Lenovo: why the world’s biggest PC maker isn’t really a PC company any more

Lenovo is an anomaly in the PC space. While the market as a whole has struggled with declining growth, the Chinese tech giant has grown both its sales and marketshare. In fact, according to the latest stats from Gartner, Lenovo now owns nearly 20% of the global PC market.

It’s managed to get to that position through a combination of smart acquisitions (most notably IBM’s PC division), improvements in the quality of its products, and applying the lessons from its Chinese growth to other emerging markets.

Despite that, and despite the fact that PC sales still account for 64% of its revenue, it’s no longer really fair to call Lenovo a PC company.

Going mobile

The most obvious area in which Lenovo has diversified from PCs is in the tablet and smartphone space. As well as as its own brand devices, it owns Motorola, having taken it off Google’s hands in 2014.

Neither brand has received all that much play in the Western tech press since the acquisition but sales of both have seen it catapult into third place in global smartphone shipments.

It’s still some way behind Samsung and Apple, but its marketshare is growing and it may well start eating into their slice of the pie.

Its approach on that front is actually pretty interesting. Rather than consolidating the brands, Lenovo plans to keep both separate.
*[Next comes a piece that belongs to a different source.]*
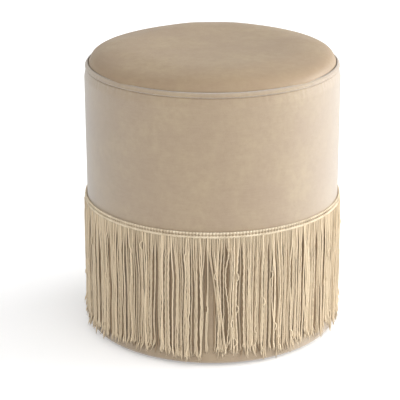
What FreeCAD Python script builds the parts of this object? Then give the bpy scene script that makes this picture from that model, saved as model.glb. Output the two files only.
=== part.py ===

Motorola is there primarily for branding purposes and, according to Lenovo’s president for the EMEA region Eric Cador, most Western countries will only receive Motorola devices. It’s a familiar brand and has a lot more clout in those markets than Lenovo would on its own.

Cador also confirmed that the popular Motomaker feature, which allows you to customise your device before sale will also be rolled out in a number of markets.

In emerging markets, both brands are expected to ship — especially in countries where Motorola previously had some kind of a footprint.

In many ways, it’s a similar approach to the one it used so successfully in the PC space. And it’s starting to bear dividends too. Lenovo’s latest results indicate that 43% of its income in the EMEA region was non-PC.

Of course, that figure also includes tablets. In that space too, Lenovo sits in third place. And while its efforts haven’t always been popular with reviewers, it is at least innovating with features like round grips-cum-kickstands and built-in projectors.

Head in the clouds

Lenovo also has some fairly big plans for the cloud, enterprise and server space. Thanks largely to its 2014 acquisition of IBM’s x86 server business. Right now it’s a very small part of its business and its some way behind even its Chinese competitors (such as Huawei), but the space as a whole is growing and if Lenovo can gain the trust of users outside China — something its consumer products will undoubtedly help with — then it stands to gain massively.

In fact, that interplay between its consumer and business products speaks to the kind of company Lenovo is trying to become.

According to Tong Fuyao, head of Lenovo China, the Chinese tech giant is transforming from a hardware company to a hardware, software and cloud services company.

Rather than just having customers buy a device and move on, the plan is to get customers into an ecosystem which is as intuitive to them as it is to the third-party software companies Lenovo works with. If you’ve ever bought anything from a certain Cupertino-based company, this will sound familiar to you. Heck, it’s even got a similarly detail-oriented approach to its retail stores.

“We have a huge investment in our other sectors, including IT support,” Fuyo told a media roundtable in Beijing. “We try to view ourselves as part of the ecosystem with our third party software providers. Importantly, we’re trying to provide our customers with a total solution.”

Now, make no mistake, there’s still a long way to go before Lenovo attracts the kind of devoted fandom that Apple does, but if it can match its formula in the PC space with more smart acquisitions in the other areas of its business, then it’ll certainly be on the right path.

Also, unlike many of the companies trying to adopt the same model, it’s got major home-ground advantage when in China — the market everyone else is chasing.